I thought the decision was a masterpeice of legal reasoning: the risk of harm so great, the cost of a warning so little. A victory for common sense.

Harold said...

I do not know of any drug that could not be used improperly and cause injury or death to a patient. This includes insulin which I am dependent on. If some jerk gave me 10 times as much as I am supposed to get I would likely die. Is insulin and the drug company that made it at fault or is the jerk that gave it at fault? How could a company prevent someone from using insulin improperly? You, I am sure believe insulin is wonderful drug. Should we as users pay x times as much because companies have to protect themselves from liability from stupid users? I certainly agree that there is biased research that is used by drug companies {statins} but this is not one of those cases and may cost us a lot of money and do us no good.

Jenny said...

Harold,

The law as interpreted here is only that the company must provide warnings of dangers it is aware of. The insulin companies cover their patient and doctor materials with warnings. It was the lack of warning provided with the drug that was the specific issue in this case.

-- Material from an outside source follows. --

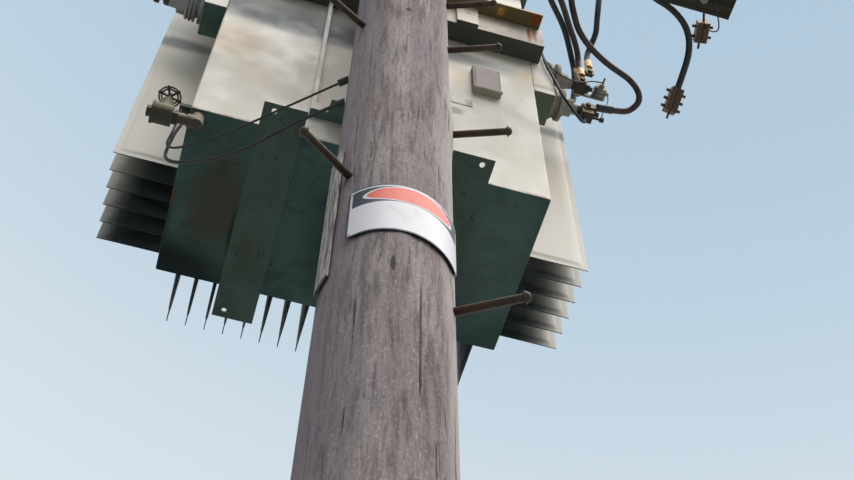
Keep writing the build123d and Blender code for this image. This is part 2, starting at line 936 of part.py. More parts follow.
def make_arm_clamp():
    """Clamp on a short bare conductor that lies in the groove of the outer insulator."""
    pin_x = insulator_places()[-1]
    x = pin_x + groove_radius + fit_gap + stub_radius
    y = arm_back() - arm_depth / 2
    z = tank_bottom + arm_bottom + arm_height + insulator_lift + insulator_skirt + insulator_groove / 2
    groove = [(x, y - groove_radius, z), (x, y + groove_radius, z)]
    stub = [(pin_x + reach, out, height) for reach, out, height in raised(stub_route)]
    points = [Vector(*point) for point in groove + stub]
    body = clamp_body(points[-2], (points[-1] - points[-2]).normalized(), arm_clamp_length, 2)
    for before, after in zip(points, points[1:]):
        body += rod_between(before, after, stub_radius)
        body += Pos(*before) * Sphere(stub_radius)
    return body


def make_line_clamp():
    """Clamp at the end of the line tail, with a short stub of the bare conductor."""
    points, _ = cord_routes()["line_tail"]
    end = Vector(*points[-1])
    way = (end - Vector(*points[-2])).normalized()
    body = clamp_body(end, way, clamp_length, 3)
    far = end + way * clamp_length
    return body + rod_between(far, far + way * stub_reach, stub_radius)


# Cords: their points are places measured on the object, from the tank's bottom upwards

loop_route = [(984, 303, 966), (1003, 275, 985), (992, 246, 1013), (955, 225, 1046), (911, 210, 1051),
    (869, 195, 1048), (824, 175, 1047), (778, 149, 1042), (734, 119, 1039), (694, 83, 1042),
    (667, 43, 1047), (641, -1, 1049), (620, -47, 1046), (607, -96, 1039), (600, -147, 1032),
    (600, -200, 1030), (600, -252, 1030)]
middle_route = [(793, 287, 1350), (764, 242, 1356), (733, 200, 1341), (704, 159, 1319), (677, 118, 1295),
    (649, 78, 1269), (618, 38, 1243), (591, -4, 1215), (571, -45, 1181), (558, -82, 1142),
    (551, -115, 1097), (548, -147, 1052), (545, -196, 1030), (545, -252, 1030)]
upper_route = [(868, 299, 1499), (875, 246, 1513), (858, 192, 1507), (843, 140, 1494), (827, 95, 1467),
    (814, 61, 1425), (802, 31, 1380), (783, 1, 1337), (764, -29, 1295), (744, -56, 1250),
    (728, -81, 1204), (712, -105, 1156), (701, -127, 1107), (693, -151, 1058),
    (690, -197, 1030), (690, -252, 1030)]
wall_route = [(620, 452, 1040), (674, 452, 1040), (725, 450, 1057), (766, 445, 1092),
    (792, 439, 1139), (807, 428, 1189), (812, 412, 1240), (809, 389, 1289), (805, 362, 1339),
    (785, 329, 1375), (760, 286, 1380), (733, 242, 1369), (705, 201, 1351), (674, 162, 1329),
    (641, 124, 1304), (609, 86, 1277), (581, 48, 1248), (556, 11, 1216), (536, -27, 1182),
    (520, -64, 1145), (511, -105, 1094), (503, -148, 1047), (500, -198, 1030), (500, -252, 1030)]
line_route = [(850, -249, 1030), (850, -203, 1030), (860, -161, 1037), (893, -125, 1050),
    (937, -104, 1056), (987, -92, 1055), (1035, -71, 1048), (1076, -40, 1041), (1105, 1, 1034),
    (1121, 46, 1028), (1127, 88, 1022), (1127, 124, 1013), (1125, 155, 998), (1119, 184, 974)]
bond_route = [(611, 300, 1340), (611, 300, 1306), (619, 289, 1266), (627, 277, 1220), (629, 271, 1168),
    (629, 268, 1116), (637, 269, 1060), (651, 270, 990), (664, 269, 920), (674, 270, 862),
    (690, 275, 816), (714, 287, 783), (742, 306, 770), (768, 326, 777), (786, 339, 802),
    (794, 345.4, 835), (794, 345.4, 868)]
arrester_route = [(625, 309, 1340), (625, 309, 1312), (631, 302, 1280), (638, 293, 1240), (641, 286, 1195),
    (647, 284, 1148), (662, 282, 1100), (688, 282, 1058), (723, 284, 1040), (757, 291, 1052),
    (790, 298, 1082), (818, 303, 1114), (846, 303, 1136), (880, 303, 1142)]
rod_route = [(915, 344.8, 1135.8), (916, 345, 1108), (910, 345, 1070), (898, 345, 1023),
    (883, 345, 975), (871, 345, 930), (865, 345.5, 890.3)]
clamp_route = [(1094, -205, 905.7), (1094, -205, 884), (1103, -190, 866), (1120, -163, 858),
    (1138, -133, 866), (1150, -107, 890), (1154, -84, 930), (1152, -66, 982), (1150, -54, 1040.2)]
thin_route = [(-609, 370, 153), (-609, 370, 78), (-610, 360, 1), (-612, 352, -77), (-614, 345, -125),
    (-611, 338, -170), (-590, 325, -203), (-552, 305, -206), (-500, 277, -187), (-440, 247, -159),
    (-380, 212, -126), (-318, 174, -88), (-255, 133, -60), (-200, 95, -36), (-166, 72, -22)]
thick_route = [(-592, 375, 153), (-592, 375, 75), (-604, 366, -20), (-606, 356, -115),
    (-608, 348, -190), (-602, 338, -247), (-577, 323, -288), (-530, 300, -306), (-465, 266, -315),
    (-395, 226, -303), (-325, 176, -262), (-258, 128, -222), (-195, 83, -203), (-163, 60, -196)]
stub_route = [(65, -110, 1064), (80, -68, 1062), (97, 36, 1054)]


def raised(points):
    """Route points moved up to the height of the tank's bottom."""
    return [(x, y, z + tank_bottom) for x, y, z in points]


def cord_routes():
    """Every cord as its points and its diameter."""
    return {
        "lv_tail_1": ([*lug_exit(0, False, loop_turn), *raised(loop_route)], lv_cable),
        "lv_tail_2": ([*lug_exit(1, False, 0), *raised(middle_route)], lv_cable),
        "lv_tail_3": ([*lug_exit(1, True, 0), *raised(upper_route)], lv_cable),
        "lv_tail_4": (raised(wall_route), lv_cable),
        "line_tail": (raised(line_route), line_cable),
        "neutral_bond": (raised(bond_route), bond_lead),
        "arrester_lead": (raised(arrester_route), wire),
        "rod_lead": (raised(rod_route), wire),
        "clamp_lead": (raised(clamp_route), wire),
        "earth_lead_thin": (raised(thin_route), thin_lead),
        "earth_lead_thick": (raised(thick_route), thick_lead),
    }


def cord(name, points, diameter):
    """Round cable along straight runs joined by tangent arcs, as large as the runs allow."""
    vectors = [Vector(*point) for point in points]
    runs = [(b - a).length for a, b in zip(vectors, vectors[1:])]
    radii = []
    for k, (before, here, after) in enumerate(zip(vectors, vectors[1:], vectors[2:])):
        turn = radians((here - before).get_angle(after - here))
        radii.append(0.45 * min(runs[k], runs[k + 1]) / tan(turn / 2))
    path = FilletPolyline(*vectors, radius=radii)
    tube = sweep(Plane(origin=path @ 0, z_dir=path % 0) * Circle(diameter / 2), path)
    share = tube.volume / (path.length * pi * diameter ** 2 / 4)
    print(name, "radii in diameters", [round(r / diameter, 1) for r in radii], "length", round(path.length),
          "volume share", round(share, 4))
    return tube


def build():
    """Make every sub-part and write it."""
    os.makedirs("parts", exist_ok=True)
    save("pole", make_pole())
    right, left = step_places()
    save("step_rods_right", *[make_step(z, angle) for z, angle in right])
    save("step_rods_left", *[make_step(z, angle) for z, angle in left])
    save("cable_capping", make_capping())
    save("sign_plate", make_sign())
    save("tank_body", make_tank())
    save("tank_lid", make_lid())
    save("skids", make_skid(-1), make_skid(1))
    save("fins_left", *side_fins(-1))
    save("fins_right", *side_fins(1))
    save("fins_back", *back_fins())
    save("lv_pocket", make_pocket(1, lv_upright, lv_slope, [lv_place(k) for k in range(lv_count)]))
    save("hv_pocket", make_pocket(-1, hv_upright, hv_slope, [hv_place(k) for k in range(hv_count)]))
    save("lv_bushings", *[make_lv_bushing(k) for k in range(lv_count)])
    save("hv_bushings", *[make_hv_bushing(k) for k in range(hv_count)])
    save("hanger_channel", make_channel())
    save("pole_saddle", make_saddle(), make_pad_plate(-1), make_pad_plate(1))
    save("support_angle", make_bar())
    save("wall_ribs", make_rib(-1), make_rib(1))
    save("lower_bracket", make_bracket())
    save("through_bolts", *make_through_bolts())
    save("drain_pipe", make_pipe())
    save("valve_body", make_valve())
    save("valve_plug", make_plug())
    save("handwheel", make_wheel())
    save("front_plates", make_rating_plate(), make_label())
    save("crossarm", make_arm())
    save("arm_insulators", *[make_insulator(x) for x in insulator_places()])
    save("lv_terminals", *[make_terminal(k) for k in range(lv_count)])
    save("lv_lugs", make_lug(0, False, loop_turn), make_lug(1, False, 0), make_lug(1, True, 0))
    save("surge_arrester", make_arrester())
    clips = [make_pole_clip(raised(route)) for route in (thin_route, thick_route)]
    save("earth_fittings", make_right_pad(), make_left_pad(), make_wall_boss(), *clips)
    save("cable_cleat", make_cleat())
    save("arm_clamp", make_arm_clamp())
    save("line_clamp", make_line_clamp())
    for name, (points, diameter) in cord_routes().items():
        save(name, cord(name, points, diameter))


build()
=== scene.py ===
import math
import time

import bmesh
import bpy
import numpy as np
from mathutils import Matrix, Vector


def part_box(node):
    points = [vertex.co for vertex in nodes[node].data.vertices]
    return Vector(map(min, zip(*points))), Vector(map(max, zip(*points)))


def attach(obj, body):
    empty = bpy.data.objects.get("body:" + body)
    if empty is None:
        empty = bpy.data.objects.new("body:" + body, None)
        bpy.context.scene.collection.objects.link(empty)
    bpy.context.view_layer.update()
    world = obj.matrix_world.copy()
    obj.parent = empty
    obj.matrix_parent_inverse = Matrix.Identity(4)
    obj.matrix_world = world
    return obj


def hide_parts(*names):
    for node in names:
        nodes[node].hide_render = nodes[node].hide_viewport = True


# Pole mounted transformer: finishes, lights and fine pieces around the fixed frame.
# Everything is in metres. The pole stands on z = 0 and the tank's bottom is at tankBottom.

startTime = time.time()
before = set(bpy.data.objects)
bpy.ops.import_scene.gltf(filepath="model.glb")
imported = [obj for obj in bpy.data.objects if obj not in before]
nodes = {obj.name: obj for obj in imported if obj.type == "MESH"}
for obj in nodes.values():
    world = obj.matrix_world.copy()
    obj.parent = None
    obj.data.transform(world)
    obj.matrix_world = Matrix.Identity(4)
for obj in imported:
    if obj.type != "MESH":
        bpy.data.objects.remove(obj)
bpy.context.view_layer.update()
rng = np.random.default_rng(11)
tankBottom = 5.4


def report(stage):
    print(f"{stage}: {time.time() - startTime:.1f} s")


# Points, grids and meshes

def vec(*values):
    return np.array(values, float)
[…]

But the decision has huge implications far beyond this particular case, because it says that a company that knows of a problem with its drug but does not make an effort to warn patients and doctors is at fault.

There are many other cases working their way through the courts where the drug companies had actively hidden information they had internally that their drug was harming people. Had they been able to claim that FDA approval protected them against suits, it would have huge implications in these cases.